╭─ Excerpted records

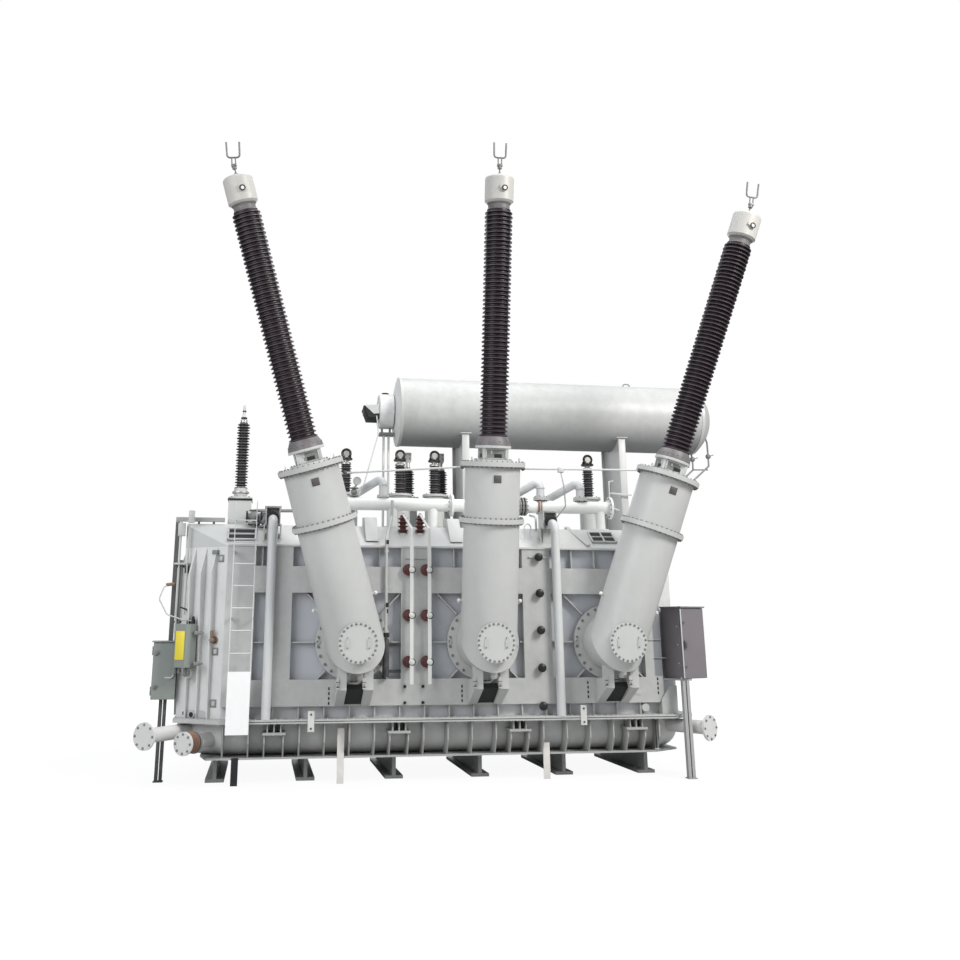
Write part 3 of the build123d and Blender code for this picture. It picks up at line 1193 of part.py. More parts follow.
def make_trunking():
    """Write the cable trunking over the cover's edge and down the left end, with its cleats."""
    x = -TANK_LEFT_END - TRUNKING_STANDOFF
    y = FRONT + LEFT_CHAMFER_DEPTH + TRUNKING_SIZE
    top = DECK + TRUNKING_CLEARANCE + TRUNKING_SIZE
    cleat = TRUNKING_SIZE / 2
    upright = block(around(x, TRUNKING_SIZE), around(y, TRUNKING_SIZE), (LEFT_BOX_TOP, top))
    for share in TRUNKING_CLEAT_HEIGHTS_SHARES:
        z = LEFT_BOX_TOP + share * (WALL_TOP - LEFT_BOX_TOP)
        upright += block((x, -TANK_LEFT_END - SEAT_GAP), around(y, cleat), around(z, cleat))
    across_start = x + TRUNKING_SIZE / 2
    across = block((across_start, TRUNKING_RIGHT), around(y, TRUNKING_SIZE), (top - TRUNKING_SIZE, top))
    foot_y = FRONT + COVER_SLOPE_RUN + TRUNKING_SIZE
    arm_top = top - TRUNKING_SIZE / 2
    for share in TRUNKING_FOOT_PLACES_SHARES:
        foot_x = -TANK_LEFT_END + share * (TRUNKING_RIGHT + TANK_LEFT_END)
        across += block(around(foot_x, cleat), (y, foot_y), (top - TRUNKING_SIZE, arm_top))
        across += block(around(foot_x, cleat), around(foot_y, cleat), (DECK, arm_top))
    save("cable_trunking", upright + across)


def oil_pipe(normal, foot, reach, flange_radius):
    """Return a pipe with a drilled end flange, square to a tank corner."""
    axis = Plane(origin=foot, x_dir=(0, 0, 1), z_dir=normal)
    run = disc(axis, -OIL_PIPE_ROOT, reach + OIL_PIPE_ROOT, OIL_PIPE_RADIUS) - lower_tank_solid()
    flange = disc(axis, reach - OIL_FLANGE_THICKNESS, OIL_FLANGE_THICKNESS, flange_radius)
    for index in range(OIL_FLANGE_HOLE_COUNT):
        turn = Rot(0, 0, index * 4 * QUARTER_TURN / OIL_FLANGE_HOLE_COUNT)
        spot = axis * turn * Pos(flange_radius - OIL_FLANGE_BOLT_INSET, 0, reach - OIL_FLANGE_THICKNESS / 2)
        flange -= spot * Cylinder(OIL_FLANGE_HOLE_RADIUS, OIL_FLANGE_THICKNESS + OVERRUN)
    return run + flange


def make_oil_pipes():
    """Write the cooler pipe connections of the lower tank."""
    left_normal = Vector(-LEFT_CHAMFER_DEPTH, -LEFT_CHAMFER_LENGTH, 0).normalized()
    right_normal = Vector(RIGHT_CHAMFER_DEPTH, -RIGHT_CHAMFER_LENGTH, 0).normalized()
    left_foot = Vector(-TANK_LEFT_END + LEFT_CHAMFER_LENGTH / 4, FRONT + LEFT_CHAMFER_DEPTH * 3 / 4,
                       OIL_PIPE_AXIS_HEIGHT)
    inner_foot = left_foot + Vector(LEFT_CHAMFER_LENGTH / 2, -LEFT_CHAMFER_DEPTH / 2, -OIL_PIPE_INNER_DROP)
    right_foot = Vector(TANK_RIGHT_END - RIGHT_CHAMFER_LENGTH / 2, FRONT + RIGHT_CHAMFER_DEPTH / 2,
                        OIL_PIPE_AXIS_HEIGHT)
    outer = oil_pipe(left_normal, left_foot, OIL_PIPE_OUTER_REACH, OIL_FLANGE_RADIUS)
    inner = oil_pipe(left_normal, inner_foot, OIL_PIPE_INNER_REACH, OIL_INNER_FLANGE_RADIUS)
    right = oil_pipe(right_normal, right_foot, OIL_PIPE_RIGHT_REACH, OIL_FLANGE_RADIUS)
    save("oil_pipes", outer, inner, right)


def main():
    """Build every node."""
    os.makedirs("parts", exist_ok=True)
    make_base()
    make_lower_fittings()
    make_upper_tank()
    make_stiffeners()
    make_wall_ribs()
    make_end_ribs()
    make_turrets()
    make_bushings()
    make_conservator()
    make_header()
    make_relief_pipes()
    make_ladder()
    make_small_bushings()
    make_earthing()
    make_breather()
    make_boxes()
    make_trunking()
    make_oil_pipes()


main()
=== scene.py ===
"""Looks of a three-phase power transformer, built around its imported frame.

Lengths are in metres in the frame's own axes: X to the right, Y to the rear, Z up from the ground.
"""

import math

import bmesh
import bpy
from bpy.props import FloatProperty, FloatVectorProperty, IntProperty, PointerProperty
from mathutils import Matrix, Vector


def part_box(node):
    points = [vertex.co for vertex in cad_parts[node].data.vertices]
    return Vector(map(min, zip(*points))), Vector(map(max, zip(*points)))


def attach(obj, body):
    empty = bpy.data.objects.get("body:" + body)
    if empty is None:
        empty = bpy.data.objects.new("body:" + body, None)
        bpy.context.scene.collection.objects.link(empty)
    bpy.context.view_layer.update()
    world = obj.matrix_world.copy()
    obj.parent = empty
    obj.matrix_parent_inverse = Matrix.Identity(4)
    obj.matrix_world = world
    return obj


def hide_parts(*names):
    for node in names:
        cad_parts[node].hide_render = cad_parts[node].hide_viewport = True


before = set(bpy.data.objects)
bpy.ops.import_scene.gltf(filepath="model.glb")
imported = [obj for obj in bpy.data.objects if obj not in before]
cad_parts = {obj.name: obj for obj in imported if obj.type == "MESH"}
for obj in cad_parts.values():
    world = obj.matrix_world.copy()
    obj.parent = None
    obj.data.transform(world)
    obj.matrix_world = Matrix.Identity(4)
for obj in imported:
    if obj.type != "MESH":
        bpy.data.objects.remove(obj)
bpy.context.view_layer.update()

bl_info = {
    "name": "Power Transformer",
    "version": (1, 0, 0),
    "blender": (4, 5, 0),
    "location": "View3D > Sidebar > Transformer",
    "description": "Dresses a three-phase oil-filled power transformer",
    "category": "Object",
}

TANK = "tank"
CABINET_DOOR = "control_cabinet_door"
BOX_DOOR = "left_box_door"

UP = (0, 0, 1)
OUT = (0, -1, 0)

IMAGE_PIXELS = 960.0
FOCAL_PIXELS = 974.9
OPTICAL_CENTRE = (415.0, 360.0)
SENSOR_WIDTH = 36.0
CAMERA_PLACE = (-3.726, -18.259, 2.402)
CAMERA_RIGHT = (0.9884, -0.1517, 0.0)
CAMERA_FORWARD = (0.1463, 0.9533, 0.2641)

PHASE_SPACING = 2.2
TURRET_FOOT = (-1.96, 2.16)
TURRET_LEAN = math.radians(9.5)
TURRET_SPLAYS = (math.radians(-16.5), math.radians(0.4), math.radians(18.2))
TURRET_LENGTH = 1.985
TURRET_TOP = 2.91
PORCELAIN_START = 3.37
PORCELAIN_LENGTH = 3.88
CAP_TOP = 7.85
TURRET_BOLT_CIRCLE = 0.507
LOW_VOLTAGE_FRONT = (-2.2, -1.144, -0.462, 2.662)
LOW_VOLTAGE_REAR = (-0.913, -0.242)
FRONT_ROW = 0.5
REAR_ROW = 1.05
LOW_VOLTAGE_BASE = 4.88
LOW_VOLTAGE_TOP = 5.44
HEADER_Y = -0.56
HEADER_Z = 4.56
NEUTRAL_X = -4.16
CONSERVATOR_Y = 0.9
CONSERVATOR_Z = 6.6
FRONT = -1.45
STIFFENER_FACE = -1.6
FLANGE_FACE = 1.782
FLANGE_BOLT_LINE = 1.73
DECK = 4.12
COVER_LIP = 3.73
SLOPE_RUN = 0.55
LEFT_CORNER = (-4.3, -1.45)
LEFT_END = (-5.03, -0.95)
LEFT_NORMAL = (-0.56509, -0.82503, 0.0)
RIGHT_NORMAL = (0.5492, -0.8357, 0.0)


# Nodes, and sums of them written as Python


def plug(tree, target, value):
    """Link a socket or a term to a node's input, or give the input a plain value."""
    value = value.socket if isinstance(value, Term) else value
    if isinstance(value, bpy.types.NodeSocket):
        tree.links.new(value, target)
    else:
        target.default_value = value


def new_node(tree, kind, settings=None, sockets=None):
    """Add a node of any kind: its settings first, then the values or links of its sockets."""
    node = tree.nodes.new(kind)
    for name, value in (settings or {}).items():
        setattr(node, name, value)
    for name, value in (sockets or {}).items():
        plug(tree, node.inputs[name], value)
    return node


class Term:
    """A socket that takes part in Python sums; each sum adds its own Math node."""

    def __init__(self, tree, socket):
        self.tree = tree
        self.socket = socket

    def maths(self, operation, *others, clamp=False):
        """Return this term joined with others by one Math node."""
        sockets = dict(enumerate((self, *others)))
        node = new_node(self.tree, "ShaderNodeMath", {"operation": operation, "use_clamp": clamp}, sockets)
        return Term(self.tree, node.outputs[0])

    def constant(self, number):
        """Return a fixed number as a term of the same tree."""
        node = self.tree.nodes.new("ShaderNodeValue")
        node.outputs[0].default_value = number
        return Term(self.tree, node.outputs[0])

    def __add__(self, other):
        return self.maths("ADD", other)

    __radd__ = __add__

    def __sub__(self, other):
        return self.maths("SUBTRACT", other)

    def __rsub__(self, other):
        return self.constant(other).maths("SUBTRACT", self)

    def __mul__(self, other):
        return self.maths("MULTIPLY", other)

    __rmul__ = __mul__

    def __truediv__(self, other):
        return self.maths("DIVIDE", other)

    def __pow__(self, other):
        return self.maths("POWER", other)

    def clamped(self):
        """Return the term kept between 0 and 1."""
        return self.maths("ADD", 0.0, clamp=True)

    def between(self, low, high):
        """Return 0 below low and 1 above high, and a straight slope between them."""
        return ((self - low) / (high - low)).clamped()


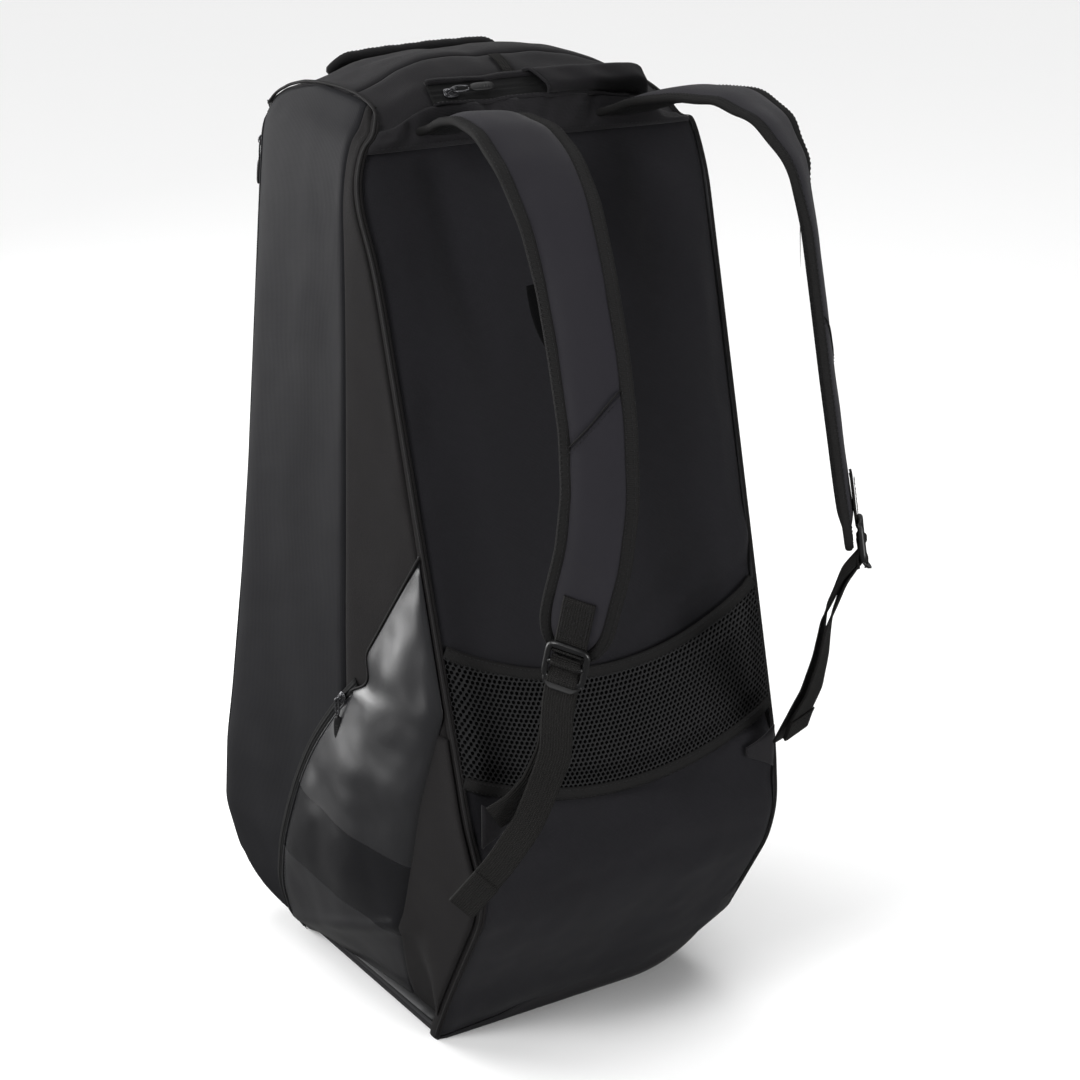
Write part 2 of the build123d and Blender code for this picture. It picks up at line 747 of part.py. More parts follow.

╰─

◆ What is asked: Return nothing but the lines running from the line with "make_header()" through the line with "cad_parts[node].hide_render = cad_parts[node].hide_viewport", exactly as they appear.

◆ Solution to the exercise:
    make_header()
    make_relief_pipes()
    make_ladder()
    make_small_bushings()
    make_earthing()
    make_breather()
    make_boxes()
    make_trunking()
    make_oil_pipes()


main()
=== scene.py ===
"""Looks of a three-phase power transformer, built around its imported frame.

Lengths are in metres in the frame's own axes: X to the right, Y to the rear, Z up from the ground.
"""

import math

import bmesh
import bpy
from bpy.props import FloatProperty, FloatVectorProperty, IntProperty, PointerProperty
from mathutils import Matrix, Vector


def part_box(node):
    points = [vertex.co for vertex in cad_parts[node].data.vertices]
    return Vector(map(min, zip(*points))), Vector(map(max, zip(*points)))


def attach(obj, body):
    empty = bpy.data.objects.get("body:" + body)
    if empty is None:
        empty = bpy.data.objects.new("body:" + body, None)
        bpy.context.scene.collection.objects.link(empty)
    bpy.context.view_layer.update()
    world = obj.matrix_world.copy()
    obj.parent = empty
    obj.matrix_parent_inverse = Matrix.Identity(4)
    obj.matrix_world = world
    return obj


def hide_parts(*names):
    for node in names:
        cad_parts[node].hide_render = cad_parts[node].hide_viewport = True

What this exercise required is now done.